又乾隆时尹嘉铨案,罗尹罪状,有尹著名臣言行录序列本朝大臣,谕谓:“朱子当宋式微,今尹嘉铨欲于国家全盛之时,妄生议论,真为莠言乱政。”又尹称大学士、协办大学士作“相国”,谕谓:“明洪武时已废宰相,我朝相沿不改,祖宗至朕临御,自以敬天爱民勤政为念,复何事藉大学士之襄赞?昔程子云‘天下治乱系宰相’,止可就彼时阘冗而言”云云。大学士等拟尹凌迟处死,家属缘坐,特旨改绞立决,免其凌迟、缘坐。则清廷之所谓尊程朱者,其情居可见。

他们只利用了元明以来做八股应举得程朱招牌,他们决不愿学者认真效法程朱,来与闻他们的政权。

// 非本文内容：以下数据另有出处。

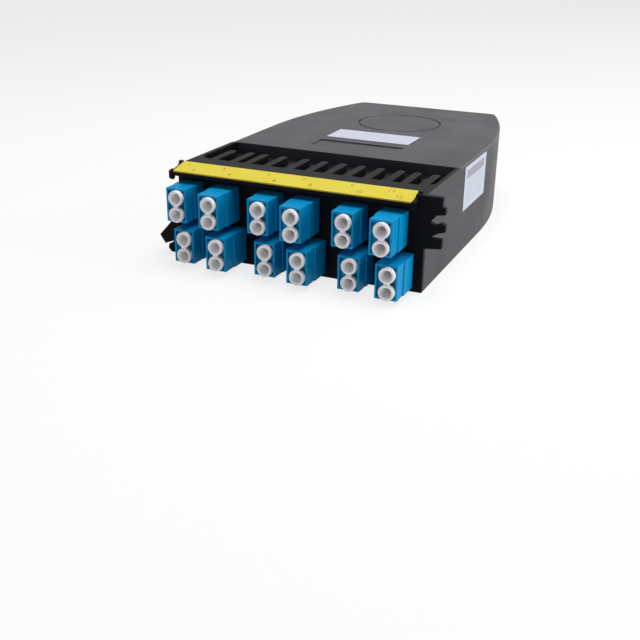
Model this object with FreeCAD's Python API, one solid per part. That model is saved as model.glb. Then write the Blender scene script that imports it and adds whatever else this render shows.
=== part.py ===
import FreeCAD, Part
import math
import os

# Fibre cassette: a flat moulded housing that turns two multi-fibre inlets at the rear into twelve
# LC duplex adapters at the front. Millimetres, +X right, +Y to the rear, +Z up. Modelling frame:
# X = 0 on the mid-plane, Y = 0 on the front edge of the side walls, Z = 0 on the underside. Every
# piece is moved towards -Y by half the body's length as it is written, so the origin of the
# written pieces is the middle of the underside.

V = FreeCAD.Vector

# ---- driving dimensions ------------------------------------------------------------------------
HALF_W = 49.4          # half of the housing's width at the front
BODY_LEN = 152.0       # front edge of the side walls to the rear wall
BODY_H = 35.7          # underside to the lid's top face
WALL = 2.0             # side, rear and lid thickness
FLOOR = 1.4            # floor thickness
PARTING_Z = 28.5       # joint between the base and the pieces above it
STRAIGHT_LEN = 77.0    # the side walls run straight this far back, then curve inwards
SIDE_R = 195.0         # radius of the curved side walls
REAR_CORNER_R = 3.0
GAP = 0.1              # working gap between mouldings that meet

LC_PITCH = 6.25        # between the two ports of a duplex adapter
ADAPTER_X = (-40.8, -25.8, -7.1, 7.1, 25.8, 40.8)
ROW_SHIFT = (-1.35, 1.35)  # the top row's ports stand to the left of those places, the bottom row's right
ADAPTER_Z = (8.0, 23.5)
ADAPTER_W = 8.2
ADAPTER_H = 12.7
ADAPTER_LEN = 28.4
SHOULDER_W = 9.0       # wider part of an adapter that stops against the bezel
SHOULDER_START = 6.2   # from the adapter's front face
REACH = (14.8, 17.5)   # adapters stand out this far in front of Y = 0, by turns
PORT = 4.7             # side of a port's square bore
PORT_DEPTH = 11.5
PORT_SHIFT = 0.7       # the ports lie this far to the right in the adapter, beside the latch slots
MOUTH = (6.8, 11.2)    # sunk mouth round both front ports, across and upright
MOUTH_DEPTH = 1.4

BEZEL_T = 2.0
SHELF_LEN = 10.6       # plain shelf on top, behind the port strip
LID_FRONT_Y = 40.8
WELL_Z = 31.5          # floor of the sunk comb between the shelf and the lid
WELL_UNDER_Z = 30.3
WELL_HALF_W = 47.4
BAR_W = 3.0
BAR_END_Y = 27.2
BAR_X = (-41.0, -32.6, -26.5, -18.2, -8.7, -0.7, 6.9, 14.7, 22.5, 30.5, 36.9, 44.1)
RIB_X = (-36.9, -13.6, -4.9, 10.6, 18.7, 26.2, 40.5)
RIB_W = 0.8
RIB_DROP = 1.6         # the ribs' tops lie this far under the shelf

STRIP_X = (-48.9, 45.5)
STRIP_DEPTH = 8.1
STRIP_DROP = 1.9       # fall of the sloping strip from its rear edge to its front edge
STRIP_T = 0.5
STRIP_REAR_Y = 1.7
SEAT_Z = BODY_H - 0.15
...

四库馆臣作四库全书提要,对程朱宋学,均滥肆慢骂。此非敢显背朝廷功令,实是逆探朝廷意志,而为奉迎。东吴惠氏有楹帖云:“六经尊服郑,百行法程朱。”清廷科举功令,只是六经尊程朱而已。另一面则推波助澜,假意提倡江、浙考据之学,务期学者只埋头不张眼,则是百行法服郑也。清廷能自以私意操纵学风,正为其对中国学术文化有相当了解之故。